To the question of what type, he said Class As.

Officers arrested and searched him, retrieving various packs of wraps or crack cocaine and heroin from about his person including down his right trouser leg, totalling 101 wraps of crack cocaine and 89 wraps of heroin, plus a phone and £38 in cash.

Mr Baxter said Dring also had two “spliffs of weed”, which the suspect said were for his own use.

A police drug expert estimated the total “street value” of the heroin and crack at around £2,330.

Dring pleaded guilty before magistrates at the first opportunity to two counts of possession with intent to supply Class A drugs and one of simple possession of a Class B.

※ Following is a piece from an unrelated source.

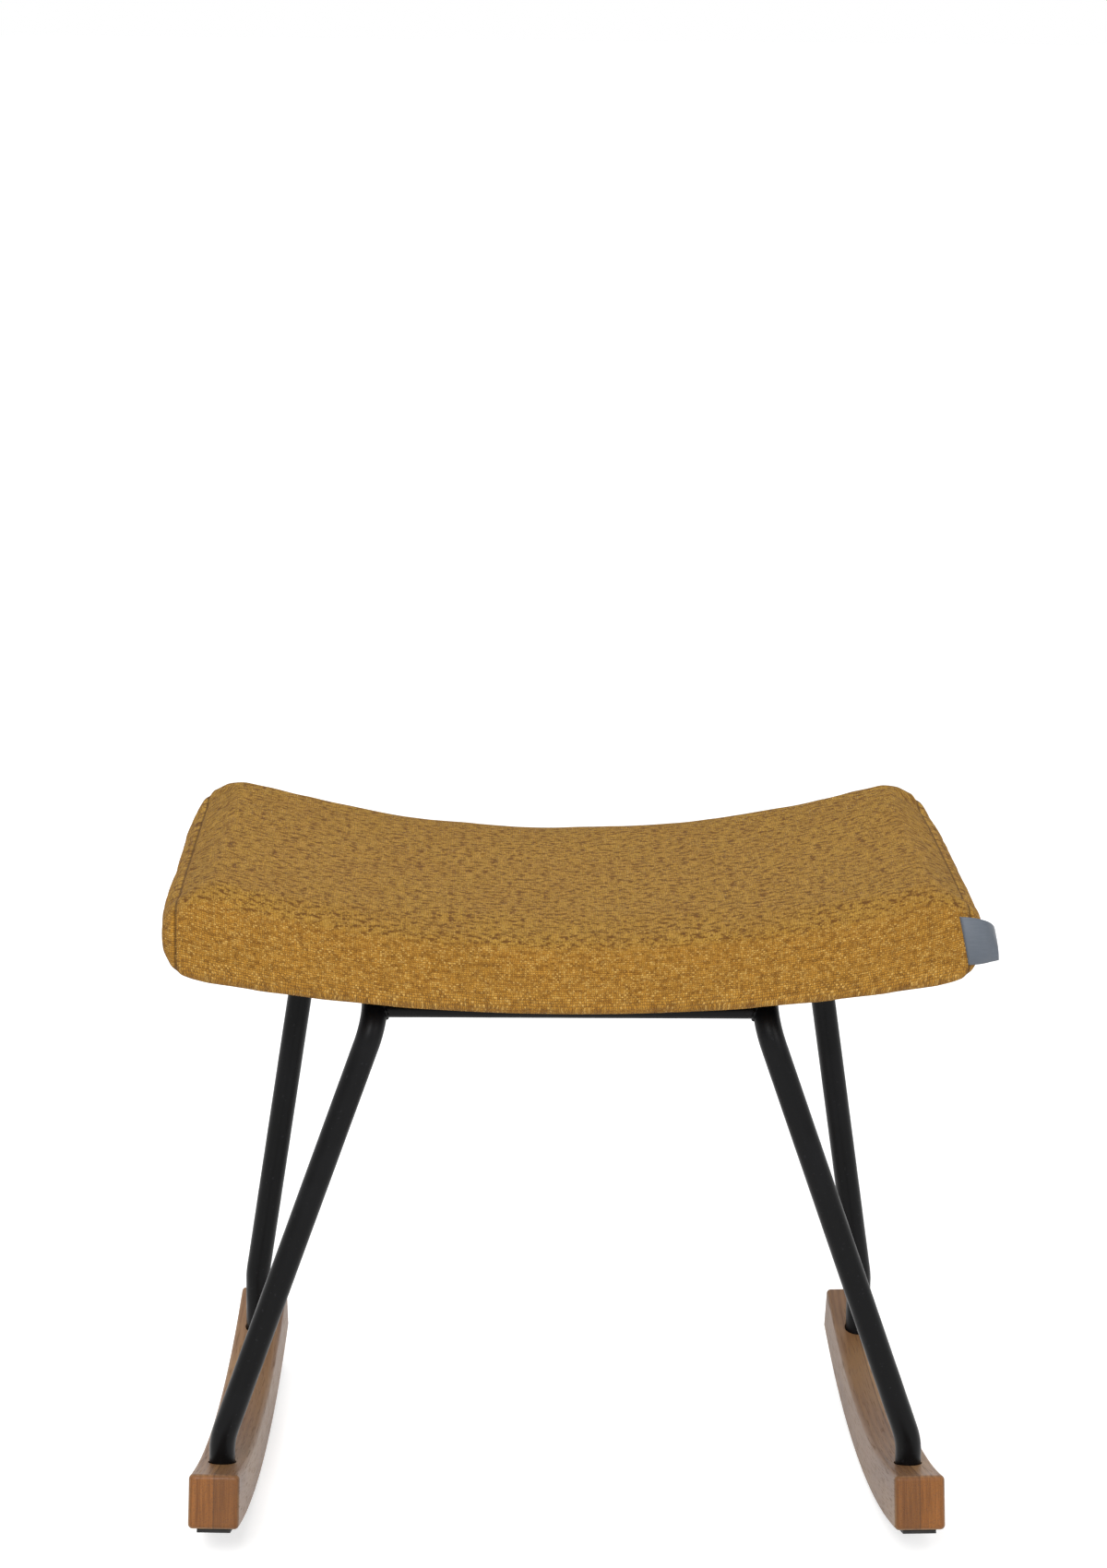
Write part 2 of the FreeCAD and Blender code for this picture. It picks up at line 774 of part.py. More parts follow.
def make_lug(name, side, end, bar):
    """A flat lug under the seat, welded to the inner side of the rail and cut to its round."""
    body = document.addObject("PartDesign::Body", f"LugPlate{end}{name}")
    sketch = new_sketch(body, "LugOutline", "XY_Plane")
    lug_outline(sketch, side)
    radius = size("bolt_hole_radius")
    circle = Part.Circle(FreeCAD.Vector(), FreeCAD.Vector(0, 0, 1), radius)
    hole = sketch.addGeometry(circle, False)
    sketch.addConstraint(Sketcher.Constraint("Coincident", hole, MIDDLE, *ROOT))
    dimension(sketch, "Hole", "bolt_hole_radius", "Radius", hole, radius)
    plate = body.newObject("PartDesign::Pad", "Plate")
    plate.Profile = sketch
    plate.Reversed = True
    bind(plate, Length="lug_thickness")
    document.recompute()
    round_edges(
        body,
        plate,
        lambda edge: upright(edge) and edge.BoundBox.XMin * side < 0,
        "lug_corner",
    )
    place_on_lug(body, side, end)
    return node(cut(f"Lug{end}{name}", body, bar), f"seat_lug_{end}_{name}")


def make_seat_bolt(name, side, end):
    """The bolt that goes up through a lug and the board into its tee nut."""
    tag = f"{end}{name}"
    under = "-lug_thickness - washer_thickness"
    shank = cylinder(f"SeatShank{tag}", "bolt_radius", f"board_top_rise - ({under})")
    head = cylinder(f"SeatHead{tag}", "bolt_head_diameter / 2", "bolt_head_height")
    place_on_lug(shank, side, end, under)
    place_on_lug(head, side, end, f"{under} - bolt_head_height")
    return fuse(f"SeatBolt{tag}", [shank, head])


def make_seat_washer(name, side, end):
    """The washer between a lug and the head of its bolt."""
    tag = f"{end}{name}"
    disc = cylinder(f"SeatDisc{tag}", "washer_diameter / 2", "washer_thickness")
    hole = cylinder(f"SeatDiscHole{tag}", "bolt_hole_radius", "washer_thickness")
    for thing in (disc, hole):
        place_on_lug(thing, side, end, "-lug_thickness - washer_thickness")
    return cut(f"SeatWasher{tag}", disc, hole)


def make_tee_nut(name, side, end):
    """The tee nut: a flange on top of the board and a barrel down into it."""
    tag = f"{end}{name}"
    flange = cylinder(f"NutFlange{tag}", "nut_flange_diameter / 2", "nut_flange_thickness")
    barrel = cylinder(f"NutBarrel{tag}", "nut_barrel_diameter / 2", "nut_barrel_length")
    thread = cylinder(f"NutThread{tag}", "bolt_radius", "nut_barrel_length + nut_flange_thickness")
    place_on_lug(flange, side, end, "board_top_rise")
    place_on_lug(barrel, side, end, "nut_barrel_foot")
    place_on_lug(thread, side, end, "nut_barrel_foot")
    return cut(f"TeeNut{tag}", fuse(f"NutSolid{tag}", [flange, barrel]), thread)


def make_group(label, maker):
    """Four like fasteners, one at each corner, as one node of separate solids."""
    pieces = [maker(name, side, end) for name, side in SIDES.items() for end in ENDS]
    return node(group(label.title().replace("_", ""), pieces), label)


# Assembly


def make_all():
    """Every piece of the stool."""
    for name, side in SIDES.items():
        make_rocker(name, side)
        make_strip(name, side)
    tubes = {name: make_side_tube(name, side) for name, side in SIDES.items()}
    bars = [bar for bar, path in tubes.values()]
    document.recompute()
    for end in ENDS:
        make_cross_tube(end, bars, tubes["right"][1])
    for name, side in SIDES.items():
        for end in ENDS:
            make_leg_plug(name, side, end)
            make_lug(name, side, end, tubes[name][0])
    make_group("rocker_bolts", make_rocker_bolt)
    make_group("rocker_washers", make_rocker_washer)
    make_board()
    make_foam()
    make_cover()
    make_dust_cover()
    make_label_tab()
    make_group("seat_bolts", make_seat_bolt)
    make_group("seat_washers", make_seat_washer)
    make_group("tee_nuts", make_tee_nut)
    document.recompute()


def check_all():
    """Stops if an object failed or a sub-part has no valid solid."""
    for thing in document.Objects:
        if "Invalid" in thing.State or "Error" in thing.State:
            raise RuntimeError(f"{thing.Name} failed: {thing.State}")
    for thing in NODES:
        shape = thing.Shape
        if shape.isNull() or not shape.isValid() or not shape.Solids:
            raise RuntimeError(f"{thing.Label} has no valid solid")


make_all()
check_all()
os.makedirs("parts", exist_ok=True)
for thing in NODES:
    thing.Shape.exportStep(f"parts/{thing.Label}.step")
    box = thing.Shape.BoundBox
    print(
        f"{thing.Label}: {len(thing.Shape.Solids)} solids, {thing.Shape.Volume / 1000:.1f} cm3,"
        f" x {box.XMin:.1f} to {box.XMax:.1f}, y {box.YMin:.1f} to {box.YMax:.1f},"
        f" z {box.ZMin:.1f} to {box.ZMax:.1f}"
    )
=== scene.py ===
import math
import random

import bmesh
import bpy
from mathutils import Matrix, Vector, noise
from mathutils.bvhtree import BVHTree


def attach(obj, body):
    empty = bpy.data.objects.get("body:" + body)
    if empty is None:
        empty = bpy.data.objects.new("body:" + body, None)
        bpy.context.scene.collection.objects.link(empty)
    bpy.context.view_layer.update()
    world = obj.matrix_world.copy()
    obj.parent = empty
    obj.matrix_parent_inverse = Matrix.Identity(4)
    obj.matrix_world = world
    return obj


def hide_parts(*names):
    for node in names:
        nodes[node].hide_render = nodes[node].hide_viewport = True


# Rocking footstool: black bent steel legs on stained wooden rockers, and a
# saddle-shaped seat in woven mustard fabric. Metres, floor at z = 0, front at -y.

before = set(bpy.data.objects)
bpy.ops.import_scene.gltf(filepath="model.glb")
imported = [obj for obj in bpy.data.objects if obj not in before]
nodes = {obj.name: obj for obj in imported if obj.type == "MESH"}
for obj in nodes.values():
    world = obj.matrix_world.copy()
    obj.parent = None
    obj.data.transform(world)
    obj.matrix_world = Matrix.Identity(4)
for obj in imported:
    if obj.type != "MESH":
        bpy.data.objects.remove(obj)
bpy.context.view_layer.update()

DICE_SEED = 7
dice = random.Random(DICE_SEED)

# Sizes that the looks share with the solids

ROCKER_CENTRE = 0.6025
ROCKER_RADIUS = 0.600
ROCKER_MIDDLE = 0.2150
ROCKER_TOE = math.radians(2.3)
SADDLE_TOP_RADIUS = 0.890
SADDLE_BOTTOM_RADIUS = 1.300
SEAT_LOW_TOP = 0.403
SEAT_LOW_BOTTOM = 0.355
SEAM_INSET = 0.0095
SEAT_HALF_WIDTH = 0.2515
SEAT_HALF_DEPTH = 0.154
SEAM_X = SEAT_HALF_WIDTH - SEAM_INSET

# Small helpers for meshes


def shade_smooth(mesh):
    """Lets light run over a mesh without showing its faces."""
    mesh.polygons.foreach_set("use_smooth", [True] * len(mesh.polygons))


def add_piece(name, mesh, material):
    """A new piece of the stool in its own object, riding on the one body."""
    piece = bpy.data.objects.new(name, mesh)
    bpy.context.scene.collection.objects.link(piece)
    mesh.materials.clear()
    mesh.materials.append(material)
    shade_smooth(mesh)
    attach(piece, "root")
    return piece


def mesh_from(shape, name):
    """Turns a bmesh into a mesh and frees it."""
    mesh = bpy.data.meshes.new(name)
    shape.to_mesh(mesh)
    shape.free()
    return mesh


def apply_modifiers(piece):
    """Puts what the modifiers make into the piece's own mesh."""
    graph = bpy.context.evaluated_depsgraph_get()
    graph.update()
    done = bpy.data.meshes.new_from_object(piece.evaluated_get(graph))
    piece.modifiers.clear()
    piece.data = done


def bump_of(distance, width):
    """A smooth bell that is 1 on a line and fades over a width."""
    return math.exp(-((distance / width) ** 2))


def clamp(value):
    """A number held between 0 and 1."""
    return min(1.0, max(0.0, value))


# Small helpers for materials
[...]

He had seven convictions for seven offences including possessing cannabis and one shoplifting conviction from last July, meaning he was facing a prison sentence for the first time.

Mr Baxter argued the heroin and crack supply matters constituted “significant role” due to the quantities of drugs which implied “significant” financial gain and a grasp of the scale of the operation, and fit a sentencing range of 42 months to seven years with a starting point of 54 months.

David Rose, defending, said Dring claimed he had been “placed under pressure” to supply drugs but didn’t want the “risk of a Newton hearing” - a type of hearing to establish whether a specific aspect of an allegation is true - to thrash out the truth of that claim.

He said Dring had been diagnosed with a serious psychological illness, for which he is “heavily medicated”, and is someone “vulnerable” to the actions of “predatory behaviour” of others in the drug supply chain.

Mr Rose added there were two references submitted for him, from his mother and the second from his partner with whom he has a young child, meaning he has “commitments and family duties” to encourage him to keep on the “straight and narrow” when he leaves prison.

District Judge Jack McGarva reduced Dring’s starting point sentence by a third and sentenced him to three years in prison.

There was no separate penalty for the cannabis, which Judge McGarva branded "the least of his problems".

Following a question from Dring via videolink, the judge assured him the two months he’s already spent on remand would be deducted from how long he serves.

During his summing-up Judge McGarva said: “As you should know these offences cause misery to people who become hooked on dangerous drugs.

“I do bear in mind that you’ve been under some pressure to supply drugs but in a sense you’ve chosen this lifestyle and you have to accept that.”